One-sided matches don’t necessarily mean that the format and the competition is bad, no. Indeed, the only way smaller nations will make progress is by rubbing shoulders more frequently against the best and in the process of doing so, they will invariably get beaten and beaten badly. The problem here, though, is not the format itself - rather, it is the way the ICC are campaigning it. And it is worrying.
The World Super League is certainly a step in the right direction to create a level playing field and bridge the gap between the Davids and the Goliaths of our sport - a gap that has widened way too much over the course of the last decade. It is a welcome innovation which provides an invaluable platform for teams that had, in the last decade, passed years playing just a handful of significant matches.
However, it is foolish, naive, and incorrect to pretend and advertise it as some sort of a high-octane two-year competition which would change the game. By doing so, not only are the ICC inviting the wrath of the fans who will inevitably be left disappointed, but they are giving away the impression that they feel that the Super League is the pinnacle; that it is all that the associates need.
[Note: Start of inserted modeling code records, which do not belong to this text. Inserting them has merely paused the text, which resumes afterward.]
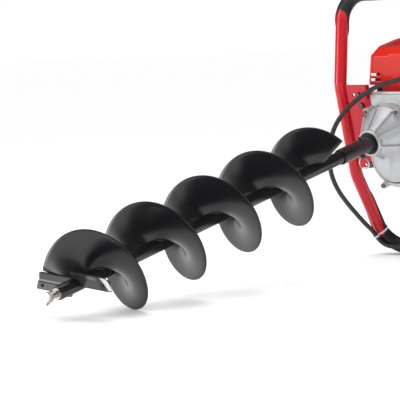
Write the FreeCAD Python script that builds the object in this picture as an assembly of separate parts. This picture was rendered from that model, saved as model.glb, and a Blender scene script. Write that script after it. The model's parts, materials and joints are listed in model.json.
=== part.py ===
"""Motorised ice auger lying on a floor, every piece a solid of its own.

All pieces are modelled in the machine frame, in millimetres: X towards the upper handle, Y towards the
air filter side, Z along the drill axis from the pilot point to the engine, with the axis at X = Y = 0.
place() then lays the machine down: the tip is low, the flight's first turn and the lower handle touch
the floor, +Z is up and +X runs along the drill towards the engine.
"""
import FreeCAD, Part

import math
import os

V = FreeCAD.Vector

# Lying position
TILT = 13.03            # degrees between the drill axis and the floor
AXIS_HEIGHT = 76.834    # height of the machine frame's origin above the floor
ORIGIN_X = 566.312      # row-frame X of the middle of the object's length

# Drill bit, 8 inch
BIT_R = 101.6
PITCH = 179.5
TURNS = 4.361
FLIGHT_Z = -26.8        # height of the flight's leading edge
LEAD_ANGLE = -77.66     # direction of the leading edge, degrees from X towards Y
WING_LAG = 7.5           # the blade bar stands this many degrees before the flight's edge
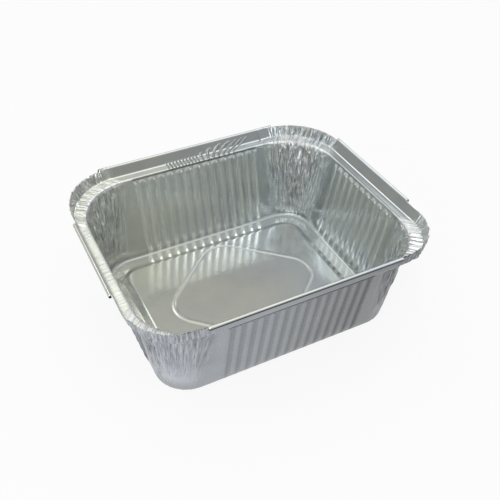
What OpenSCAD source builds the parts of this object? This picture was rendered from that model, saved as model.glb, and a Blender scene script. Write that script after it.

There is room for improvement and this, if anything, must be considered a mere starting point.
The risk that ICC’s campaigning possesses, especially by neglecting the cons, is the tournament coming off as a lacklustre spectacle - and there is every chance of it happening - which will eventually force them to do away with the model and go back to square one. It should, instead, be projected as exactly what it is: baby steps for a better, more inclusive future which will, at least in the short term, only benefit the big fishes and enhance their own revenue-driven World Cup model.
The tournament certainly is a giant leap in the right direction, yes, but its true success can only be measured a decade or half a decade later. The ICC’s duty, until then, will be to not sabotage the operation. And whilst they’re at it, perhaps they’d be better off giving the associates the one thing they’ve been yearning for: a longer, more inclusive World Cup.